Universal health care done the right way

Competition and consumer choice are the keys

http://www.fosters.com

It continues to be spoken of in glowing terms on this year’s presidential campaign trail. For some it seems to have become the Holy Grail — the shining light of salvation.

Over the last two weeks, however, the light has grown dim, dulled by financial reality.

In Massachusetts, state officials have gone begging to Washington. There they are asking to be saved from the financial tidal wave the state’s new mandatory health insurance program has created.

According to most recent estimates, Massachusetts needs to find more than $400 million next year to fund its Commonwealth Care program. The given reason: State officials badly underestimated the number of uninsured Bay Staters. These officials hope Washington will pick up half the tab, i.e. pass the bill along to taxpayers in the other 49 states.

In California, hopes to institute universal health care appear to have been taken out at the knees last week by a state Senate committee. By a 7-1 rejection, committee members decided the proposed program “could expose the state treasury to billions of dollars in unanticipated costs,” as noted by The Associated Press.

The common theme here is that universal health care, as currently defined, isn’t going to save money. It is going to cost … and cost big.

In Massachusetts, it was predicted the cost would be mitigated by forcing uninsured residents to buy state-subsidized policies and by strong-arming even the smallest of employers to fund the state program, if they weren’t now going to sponsor plans of their own.

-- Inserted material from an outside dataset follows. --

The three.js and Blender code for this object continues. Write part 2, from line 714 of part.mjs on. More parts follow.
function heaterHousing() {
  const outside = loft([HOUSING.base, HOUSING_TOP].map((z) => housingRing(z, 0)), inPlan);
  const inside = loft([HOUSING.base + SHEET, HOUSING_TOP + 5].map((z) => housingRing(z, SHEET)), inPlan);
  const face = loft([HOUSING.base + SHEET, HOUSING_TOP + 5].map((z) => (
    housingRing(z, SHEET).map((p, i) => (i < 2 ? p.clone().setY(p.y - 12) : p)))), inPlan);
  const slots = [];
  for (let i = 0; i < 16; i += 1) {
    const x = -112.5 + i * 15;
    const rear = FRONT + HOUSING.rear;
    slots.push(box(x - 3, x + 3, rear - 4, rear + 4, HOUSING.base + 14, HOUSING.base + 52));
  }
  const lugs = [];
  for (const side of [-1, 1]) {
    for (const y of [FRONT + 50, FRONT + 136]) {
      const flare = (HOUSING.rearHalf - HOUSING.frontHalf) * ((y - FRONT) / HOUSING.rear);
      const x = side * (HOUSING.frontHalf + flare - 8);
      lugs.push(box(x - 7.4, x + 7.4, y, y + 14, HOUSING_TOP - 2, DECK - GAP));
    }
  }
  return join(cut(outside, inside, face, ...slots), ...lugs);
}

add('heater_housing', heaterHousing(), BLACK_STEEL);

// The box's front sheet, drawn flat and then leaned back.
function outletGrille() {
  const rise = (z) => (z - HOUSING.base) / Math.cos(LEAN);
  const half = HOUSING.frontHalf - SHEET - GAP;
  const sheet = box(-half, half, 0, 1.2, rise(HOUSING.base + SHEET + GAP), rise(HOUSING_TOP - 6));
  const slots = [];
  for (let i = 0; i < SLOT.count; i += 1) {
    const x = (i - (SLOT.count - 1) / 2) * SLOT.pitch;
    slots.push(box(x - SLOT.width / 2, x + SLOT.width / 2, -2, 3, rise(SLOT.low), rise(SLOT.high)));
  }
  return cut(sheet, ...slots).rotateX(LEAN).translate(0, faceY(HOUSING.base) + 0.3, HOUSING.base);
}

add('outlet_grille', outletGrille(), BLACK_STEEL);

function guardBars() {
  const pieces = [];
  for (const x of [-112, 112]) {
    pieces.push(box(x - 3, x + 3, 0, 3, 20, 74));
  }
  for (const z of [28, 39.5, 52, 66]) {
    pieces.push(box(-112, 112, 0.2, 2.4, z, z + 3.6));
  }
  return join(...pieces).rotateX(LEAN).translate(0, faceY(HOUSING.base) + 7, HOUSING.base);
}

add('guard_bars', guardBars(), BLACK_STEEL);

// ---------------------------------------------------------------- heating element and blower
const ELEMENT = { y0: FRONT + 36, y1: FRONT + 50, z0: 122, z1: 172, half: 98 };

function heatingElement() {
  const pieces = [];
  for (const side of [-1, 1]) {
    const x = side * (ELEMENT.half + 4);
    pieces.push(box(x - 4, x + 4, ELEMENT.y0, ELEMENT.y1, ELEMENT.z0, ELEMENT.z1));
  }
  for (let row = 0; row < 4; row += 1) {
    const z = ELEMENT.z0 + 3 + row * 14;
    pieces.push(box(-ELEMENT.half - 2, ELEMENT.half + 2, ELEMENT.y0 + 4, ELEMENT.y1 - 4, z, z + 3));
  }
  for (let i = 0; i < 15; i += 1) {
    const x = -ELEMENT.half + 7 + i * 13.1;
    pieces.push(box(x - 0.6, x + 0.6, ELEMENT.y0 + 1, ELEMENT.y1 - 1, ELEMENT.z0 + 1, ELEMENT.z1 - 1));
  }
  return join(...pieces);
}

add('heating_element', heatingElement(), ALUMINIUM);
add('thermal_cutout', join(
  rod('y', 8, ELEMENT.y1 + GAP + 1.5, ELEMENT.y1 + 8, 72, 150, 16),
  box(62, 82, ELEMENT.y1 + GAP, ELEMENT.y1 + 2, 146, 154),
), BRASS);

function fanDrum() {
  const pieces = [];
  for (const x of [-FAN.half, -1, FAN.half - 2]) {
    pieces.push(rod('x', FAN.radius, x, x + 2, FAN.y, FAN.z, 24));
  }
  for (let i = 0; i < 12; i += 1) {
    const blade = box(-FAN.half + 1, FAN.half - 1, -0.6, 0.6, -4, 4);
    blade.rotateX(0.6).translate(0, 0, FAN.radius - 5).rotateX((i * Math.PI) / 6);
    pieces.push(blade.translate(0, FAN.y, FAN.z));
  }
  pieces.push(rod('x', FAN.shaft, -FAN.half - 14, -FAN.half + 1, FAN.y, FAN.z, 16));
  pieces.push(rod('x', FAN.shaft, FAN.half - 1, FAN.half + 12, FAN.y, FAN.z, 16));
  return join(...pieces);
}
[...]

Needless to say, this bully-in-the-school-yard approach is not working.

Why?

Because it removes free market forces that would otherwise create downward pressure on health costs, something many employers learned the hard way decades ago.

Don’t believe it? How about a history lesson?

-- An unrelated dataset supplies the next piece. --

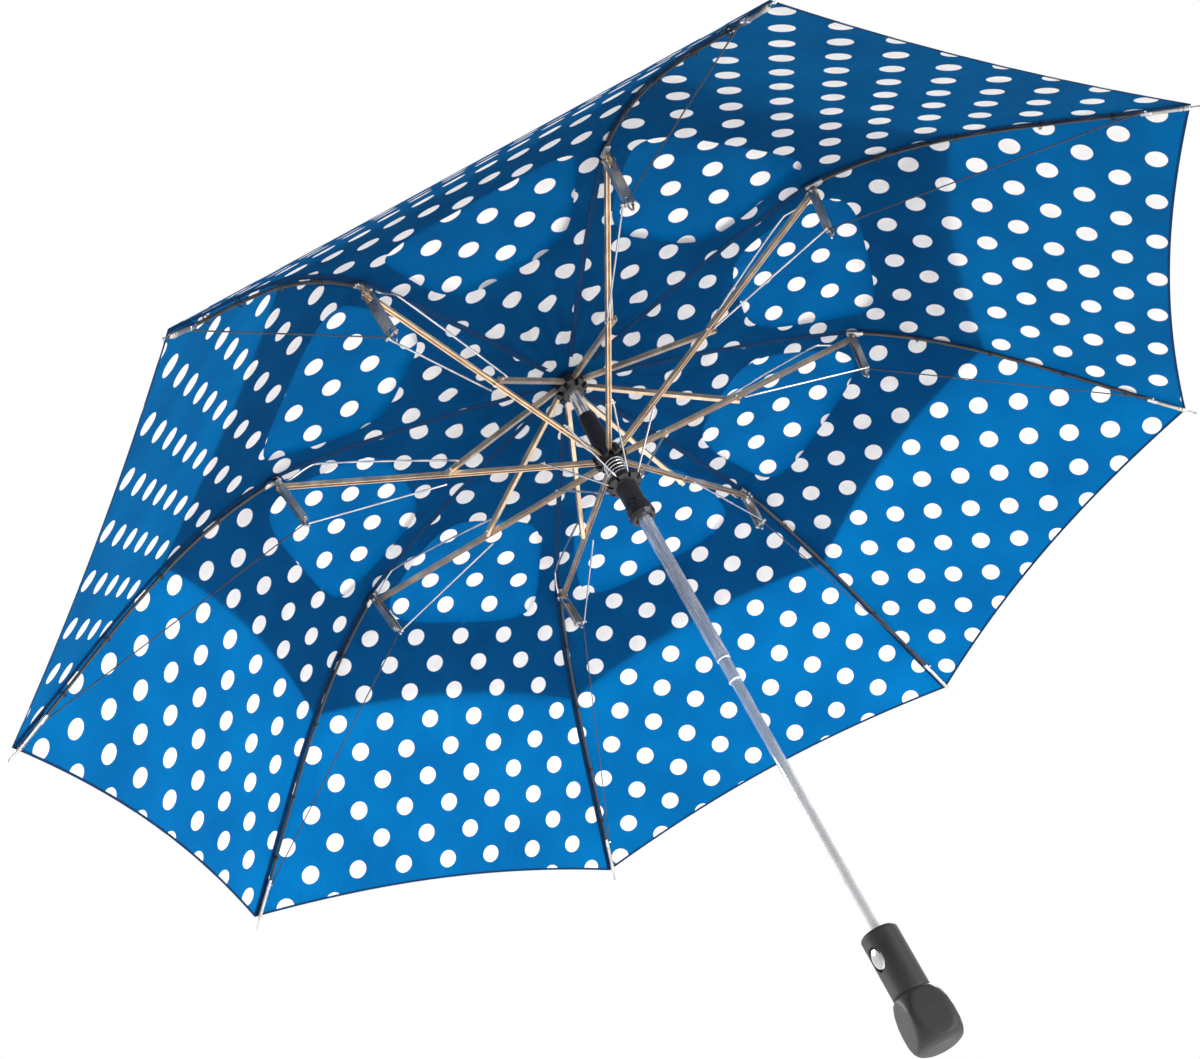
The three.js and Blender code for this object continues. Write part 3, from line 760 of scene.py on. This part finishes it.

At one time it was very common for employers to pick up 100 percent of the cost for employee health insurance plans. That was until yearly renewals started demanding double digit increases, year after year after year.

While not solving the problem completely, many employers found that by asking workers to pay at least part of the bill costs started to come under control. The reason was simple. Workers who were using their own money began spending more wisely, not heading to the doctor for a hangnail. They also now had reason to shop around for a better price from health care providers.

At the same time, Congress fine tuned a federal statute known as ERISA, which allows companies to self-insure, i.e. better control their own health insurance fate. Key to these self-insurance programs is their exemption from state laws which often mandate expensive coverage at the will and whim of state legislatures.

The combination of these changes — shared costs and self-insurance — now allow consumers to have a more direct impact on their health insurance costs.

If there is ever to be something close to universal health care, it must be affordable. That means those who incur the costs must have greater control of those costs.

Efforts are already under way in Congress to expand access to self-insurance plans, to allow employee groups to band together across state lines to purchase insurance, and to establish employee health savings accounts that provide incentives to shop and compare.

Other proposals would promote electronic record keeping and eliminate much of the paperwork work which adds dramatically to health insurance costs.

Congress also needs to revisit tort reform which would rein in frivolous lawsuits, estimated to trim at least a few percentage points from malpractice insurance and rising health insurance costs.

Massachusetts, and now California, teach a valuable lesson, one supported by history. Affordable health care must be promoted through greater competition which, in turn, reduces costs. It cannot be mandated.